Жена Вас благодарит за всё и просит образок Сони оставить для нее.
130. А. Н. Майкову*
22 июня (4 июля) 1868. Веве
Вевей, 4 / 22 июля /68.
Любезнейший, добрейший и лучший друг мой Аполлон Николаевич, простите меня, голубчик, за долгое молчание! Ради Христа. Причина молчания пустейшая: я до того запоздал в «Русский вестник», что всё это время работал день и ночь буквально, несмотря на припадки. Но увы! Замечаю с отчаянием, что уже не в состоянии почему-то стал так скоро работать, как еще недавно и как прежде. Ползу как рак, а начнешь считать — листа 3½ аль 4 каких-нибудь, чуть не в целый месяц. Это ужасно, и что со мной будет, не знаю. Романа еще листов 27 остается, а может, и 30, а главное, стыдно помещать такими кусочками и отрывками, как я вот уже третью книжку тяну: себе только врежу, не говоря о том, какое мнение, вероятно, имеют обо мне в редакции «Русск<ого> вестника», а это мне дороже мнения публики. Послал на июньский номер 4 главы (последнюю отослал вчера) — и дал ЧЕСТНОЕ СЛОВО, что к июльскому номеру, своевременно, будет выслано всё окончание 2-й части (5 листов minimum).* Времени у меня, самое большее, остается 3 недели. Ну что мне делать и как тут хорошо кончить? Завтра сажусь за работу, а сегодня гуляю, то есть должен написать три письма.

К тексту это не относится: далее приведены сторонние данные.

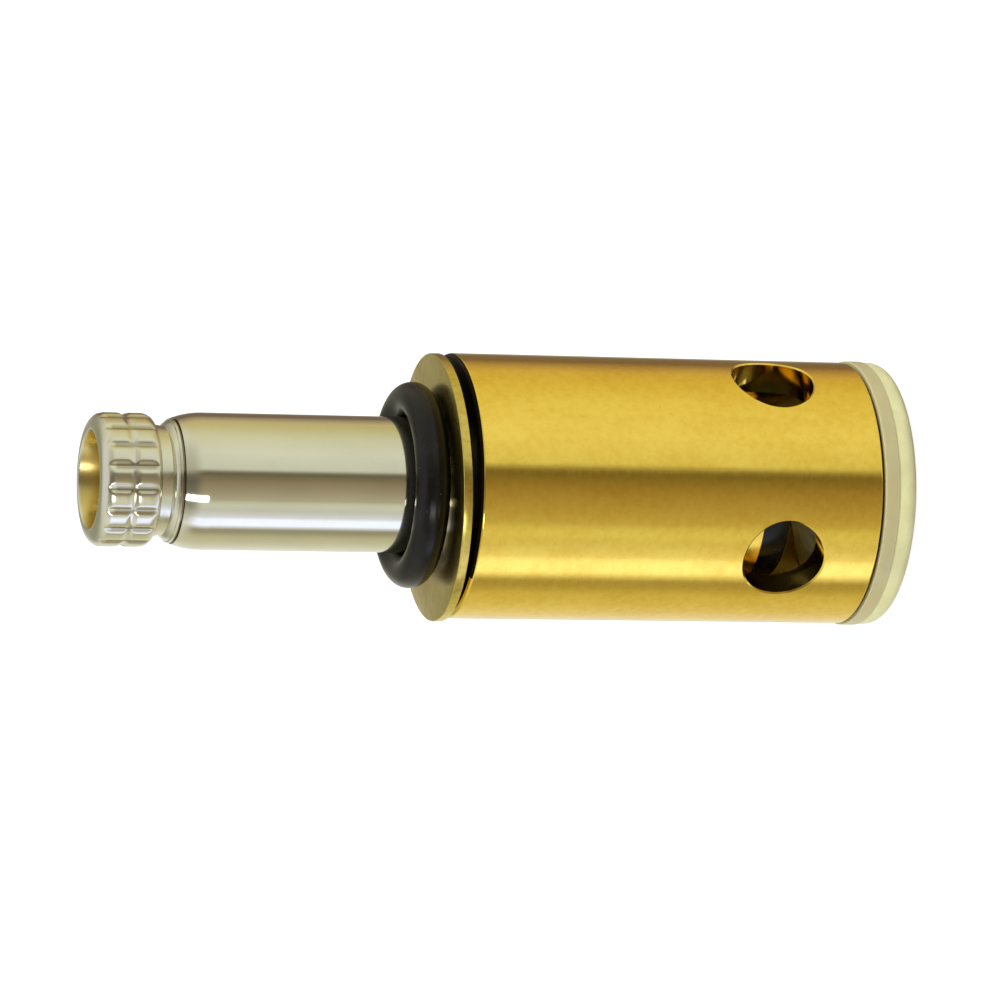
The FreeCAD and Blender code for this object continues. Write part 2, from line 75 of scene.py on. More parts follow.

Друг мой Аполлон Николаевич, я знаю и верю, что Вы истинно и искренно жалеете меня. Но никогда я не был более несчастен, как во всё это последнее время. Описывать Вам ничего не буду, но чем дальше идет время, тем язвительнее воспоминание и тем ярче представляется мне образ покойной Сони. Есть минуты, которых выносить нельзя. Она уже меня знала; она, когда я, в день смерти ее, уходил из дома читать газеты, не имея понятия о том, что через два часа умрет, она так следила и провожала меня своими глазками, так поглядела на меня, что до сих пор представляется и всё ярче и ярче. Никогда не забуду и никогда не перестану мучиться! Если даже и будет другой ребенок, то не понимаю, как я буду любить его; где любви найду; мне нужно Соню. Я понять не могу, что ее нет и что я ее никогда не увижу.